Hamas security officials blocked all roads to Rafah and declared the town a closed military zone as they battled about 100 of his supporters.

At least 40 members of the group have been arrested, according to the interior ministry, but search operations continued in Rafah on Saturday evening.

“We hold Jund Ansar Allah and Moussa responsible for what happened because of his rash declaration of an emirate,” Taher al-Nono, a spokesman for the Hamas government in Gaza, said.

Ayman Mohyeldin, Al Jazeera’s correspondent in Rafah, said Jund Ansar Allah subscribed to a “very radical and strict interpretation” that is commonly referred to as Salafism.

“It’s really the ideological force behind many of these attacks we’ve seen in Afghanistan and elsewhere,” Mohyeldin said.

“It really divides the Muslim world from the Christian and Western world and believes that there is a direct clash of civilisations.

“This group here in Gaza sees itself as part of that wider conflict.

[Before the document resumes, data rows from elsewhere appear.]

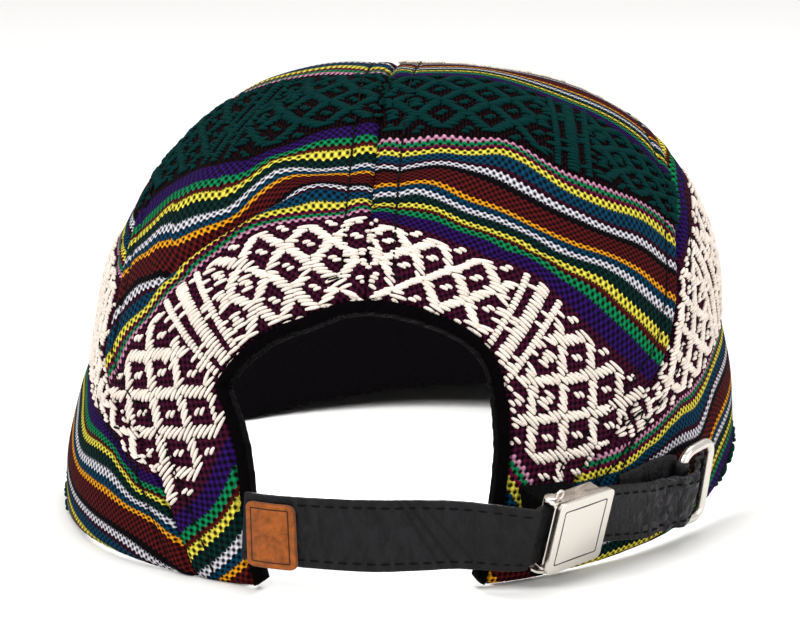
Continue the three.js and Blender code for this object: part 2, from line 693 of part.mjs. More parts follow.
function addClasp() {
  const trayTop = -strapThick / 2 - fitGap;
  const trayFoot = trayTop - trayThick;
  const floor = claspExtrusion(
    roundedPlate(-trayHalfLength, trayHalfLength, trayHalfWide, trayCorner), trayFoot, trayTop, false);
  const wall = new THREE.Shape();
  const knuckleStart = Math.asin((trayWallTop - pinOut) / knuckleRadius);
  wall.moveTo(trayHalfLength - trayCorner, trayFoot);
  wall.lineTo(trayHalfLength - trayCorner, trayWallTop);
  wall.absarc(pinAlong, pinOut, knuckleRadius, knuckleStart, Math.PI);
  wall.lineTo(trayCorner - trayHalfLength, trayFoot);
  const walls = wallPair(withPinHole(wall), trayHalfWide - trayThick, trayHalfWide);
  addPiece('clasp_tray', joined([floor, ...walls]).applyMatrix4(claspPlace()), 'nickel');

  const plateRight = plateLeft + plateSide;
  const plateUnder = pinOut + knuckleRadius + fitGap;
  const plate = claspExtrusion(
    roundedPlate(plateLeft, plateRight, plateSide / 2, plateCorner),
    plateUnder, plateUnder + plateThick, false);
  const skirt = new THREE.Shape();
  const intoPlate = plateUnder + plateThick / 2;
  const neck = Math.asin(-skirtNeck / earRadius);
  const skirtRight = plateRight - plateCorner;
  skirt.moveTo(plateLeft + plateCorner, intoPlate);
  skirt.absarc(pinAlong, pinOut - earDrop, earRadius, radians(earFrom), 2 * Math.PI + neck);
  skirt.lineTo(skirtRight, plateUnder - skirtEnd);
  skirt.lineTo(skirtRight, intoPlate);
  const skirts = wallPair(withPinHole(skirt), plateSide / 2 - skirtThick, plateSide / 2);
  addPiece('clasp_lever', joined([plate, ...skirts]).applyMatrix4(claspPlace()), 'nickel');

  const clasp = claspFrame();
  const pin = new THREE.CylinderGeometry(pinRadius, pinRadius, plateSide + 2 * pinProud, 12);
  pin.translate(pinAlong, 0, pinOut);
  addPiece('clasp_pin', pin.applyMatrix4(claspPlace()), 'nickel');

  const anchor = (a, b, face) => {
    const spot = clasp.at(lerp(-anchorHalf, anchorHalf, a), lerp(-anchorHalf, anchorHalf, b),
      trayFoot - fitGap);
    return face ? dropToCrown(spot, clasp.out) : spot;
  };
  addPiece('clasp_anchor', gridSolid(6, 4, anchor), 'leather');
}

// The place straight behind a point where the crown's outer face comes within a small gap
function dropToCrown(spot, out) {
  const gapAt = (back) => {
    const place = spot.clone().addScaledVector(out, -back);
    const [x, y] = [place.x - crownCentre.x, place.y - crownCentre.y];
    const turn = THREE.MathUtils.radToDeg(Math.atan2(x, -y));
    const rim = aroundCrown('rim', turn);
    const face = crownAt(...disc(turn, upAtHeight(turn, Math.max(place.z, rim))).toArray());
    return Math.hypot(x, y) - Math.hypot(face.x - crownCentre.x, face.y - crownCentre.y);
  };
  let [near, far] = [0, anchorReach];
  for (let i = 0; i < 30; i += 1) {
    const middle = (near + far) / 2;
    if (gapAt(middle) > anchorGap) near = middle;
    else far = middle;
  }
  return spot.clone().addScaledVector(out, -near);
}

// Directions at the keeper ring: round the crown, up it and out from it
function ringFrame() {
  const row = {
    turn: ringCentreTurn,
    height: ringHeight,
    width: 0,
    off: -strapThick / 2,
    lean: ringLean,
  };
  const { origin, side, out } = crownFrame(row);
  const along = side.clone().cross(out).normalize();
  const tilt = (ringRightOff - ringLeftOff) / (2 * ringHalfWide);
  const middle = (ringRightOff + ringLeftOff) / 2;
  const at = (a, s) => origin.clone().addScaledVector(along, a).addScaledVector(side, s)
    .addScaledVector(out, middle + a * tilt);
  return { along, side, out, at };
}

function addKeeper() {
  const frame = ringFrame();
  const outline = roundedPlate(-ringHalfWide, ringHalfWide, ringHalfTall, ringCorner);
  const corners = outline.getPoints(4);
  const points = corners.filter((p, i) => i === 0 || p.distanceTo(corners[i - 1]) > 0.01);
  if (points[0].distanceTo(points[points.length - 1]) < 0.01) points.pop();
  const places = points.map((p) => frame.at(p.x, p.y));
  const count = places.length;
  const face = frame.at(1, 0).sub(frame.at(0, 0)).cross(frame.side).normalize();
  const frames = places.map((origin, i) => {
    const ahead = places[(i + 1) % count].clone().sub(places[(i + count - 1) % count]).normalize();
    return { origin, side: face.clone().cross(ahead), out: face, half: ringWire, thick: 2 * ringWire };
  });
  addPiece('keeper_ring', sweptSolid(frames, roundSection, true), 'nickel');

  const bar = frame.at(-ringHalfWide, 0);
  const bend = ringWire + fitGap + keeperThick / 2;
  const strip = [];
  const flatSteps = 5;
  for (let k = 0; k < flatSteps; k += 1) {
    const back = keeperLength * (1 - k / flatSteps) + ringHalfWide;
    const turn = ringCentreTurn - THREE.MathUtils.radToDeg(back / Math.hypot(
      bar.x - crownCentre.x, bar.y - crownCentre.y));
    const off = keeperOff + keeperThick / 2 - strapThick / 2;
    const place = crownFrame({ turn, height: ringHeight, width: 0, off, lean: ringLean });
    strip.push({ ...place, half: keeperHalfWidth, thick: keeperThick });
  }
  const wrapSteps = 7;
  for (let k = 0; k <= wrapSteps; k += 1) {
    const angle = radians(lerp(wrapFrom, wrapTo, k / wrapSteps));
    const away = frame.along.clone().multiplyScalar(Math.cos(angle))
      .addScaledVector(frame.out, Math.sin(angle));
    strip.push({
      origin: bar.clone().addScaledVector(away, bend),
      side: frame.side,
      out: away.clone().negate(),
      half: keeperHalfWidth,
      thick: keeperThick,
    });
  }
  addPiece('keeper_tab', sweptSolid(strip, flatSection), 'leather');
}

addPanels();
addInside();
addBinding();
addPeak();
addStrap();
addClasp();
addKeeper();

export default cap;
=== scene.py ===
"""Five-panel cap in handwoven striped cotton: cloth, brocade, leather strap and lever clasp."""
import math
from functools import partial

import bmesh
import bpy
import numpy as np
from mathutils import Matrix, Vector


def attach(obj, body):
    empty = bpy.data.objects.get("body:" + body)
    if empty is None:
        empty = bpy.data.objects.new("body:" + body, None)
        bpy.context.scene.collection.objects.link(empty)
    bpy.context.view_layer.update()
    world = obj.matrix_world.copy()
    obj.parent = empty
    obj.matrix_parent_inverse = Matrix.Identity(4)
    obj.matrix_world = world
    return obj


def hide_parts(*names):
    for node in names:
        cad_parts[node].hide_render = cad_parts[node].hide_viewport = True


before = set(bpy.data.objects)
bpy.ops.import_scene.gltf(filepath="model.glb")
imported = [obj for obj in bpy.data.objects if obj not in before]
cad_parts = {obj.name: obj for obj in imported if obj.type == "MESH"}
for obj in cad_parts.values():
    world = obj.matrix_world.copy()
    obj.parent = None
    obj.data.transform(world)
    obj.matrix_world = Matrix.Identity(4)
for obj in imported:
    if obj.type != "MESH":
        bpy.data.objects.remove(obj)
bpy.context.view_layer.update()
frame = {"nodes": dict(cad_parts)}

bl_info = {
    "name": "Five-panel cap",
    "version": (1, 0, 0),
    "blender": (4, 5, 0),
    "location": "View3D > Sidebar > Cap",
    "description": "Dresses a five-panel cap in woven cotton, leather and nickel",
    "category": "Object",
}

# Sizes below are in millimetres, and a mesh is turned to metres when it is made.
MM = 0.001

# The crown as it lies: turn from the back, reach of the rim, squareness of the profile, height of
# the rim and depth of the dent over the sweatband, the same rows as the solids have
CROWN_ROWS = np.array([
    (0, 103, 1.9, 2, 0.7),
    (20, 95.5, 2.05, 0.5, 0.7),
    (45, 90, 2.4, 1.5, 0.9),
    (75, 88, 2.7, 4.4, 1.1),
    (105, 94, 2.8, 13, 2.6),
    (140, 93.5, 2.6, 11.5, 1.4),
    (180, 91.5, 2.4, 7.5, 1.1),
    (220, 89.5, 2.8, 0.8, 1.4),
    (255, 87, 2.3, 7.3, 3.1),
    (285, 88, 2, 0.6, 2.6),
    (315, 95.5, 2, 1.1, 1.5),
    (340, 99, 1.95, 0.3, 0.9),
], float)
REACH, SQUARE, RIM, TUCK = 1, 2, 3, 4
CROWN_CENTRE = np.array([-2.5, -25.1, 0.0])
APEX = np.array([0.8, -11, 115.6])
TUCK_HEIGHT = 36
TUCK_SPREAD = 13

# Side seams: right turn, right way up, left turn, left way up
SEAM_ROWS = np.array([
    (29, 0, 25, 0),
    (31.5, 0.065, 28.5, 0.06),
    (35, 0.125, 33, 0.125),
    (42, 0.163, 39, 0.17),
    (51, 0.205, 48.5, 0.208),
    (60, 0.245, 56, 0.25),
    (66, 0.3, 58.5, 0.312),
    (73, 0.365, 65, 0.368),
    (82, 0.425, 79, 0.425),
    (96, 0.5, 95, 0.475),
    (115, 0.53, 116, 0.51),
    (138, 0.5, 138, 0.5),
], float)

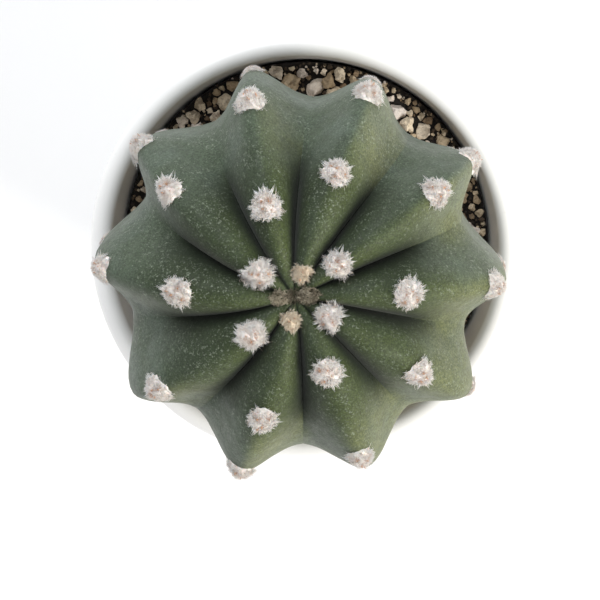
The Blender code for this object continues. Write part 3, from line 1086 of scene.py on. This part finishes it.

“They subscribe to that philosophy, calling on their followers to adopt it in their struggle to end both Israel’s occupation and the occupation of all Muslim lands at the hands of Western powers.”

‘Not accepted’

Ghazi Hamad, a senior Hamas official, told Al Jazeera that Moussa’s group had little support among the Palestinian people.

“I think these people are a very small group and have no strong impact on people,” he said.

“What has happened has confirmed the reality that Hamas is different, Hamas is not al-Qaeda”

Diaa Rashwan,
expert on political Islam

“Hamas is a wide organisation in Palestinian society and most people in Gaza are moderate people … but these people are inspired by small groups, radical groups from outside, I think they are not accepted by Palestinian people.”

Hamas, whose surprise election win in 2006 led to international sanctions, seized control of the Gaza Strip in 2007 after forcing out security forces loyal to Mahmoud Abbas, the Palestinian president. 

In the West Bank, Saeb Erekat, an aide to Abbas and a senior figure in the rival Fatah movement, said that the situation in the Gaza Strip was “alarming”.

“Gaza is going down the drain in chaos and lawlessness,” he said.

Diaa Rashwan, an expert on political Islam at the Al-Ahram Centre for Political and Strategic Studies in Cairo, told Al Jazeera that pressure on Hamas had “opened the door” for such groups to establish a power base in the territory.

“Such Islamic groups are criticising Hamas, because of the way it negotiates … and the way it accepted democracy and accepted elections,” he said.

“What has happened has confirmed the reality that Hamas is different, Hamas is not al-Qaeda. We have deep differences between Hamas’s methods and al-Qaeda or Salafist jihadist methods.”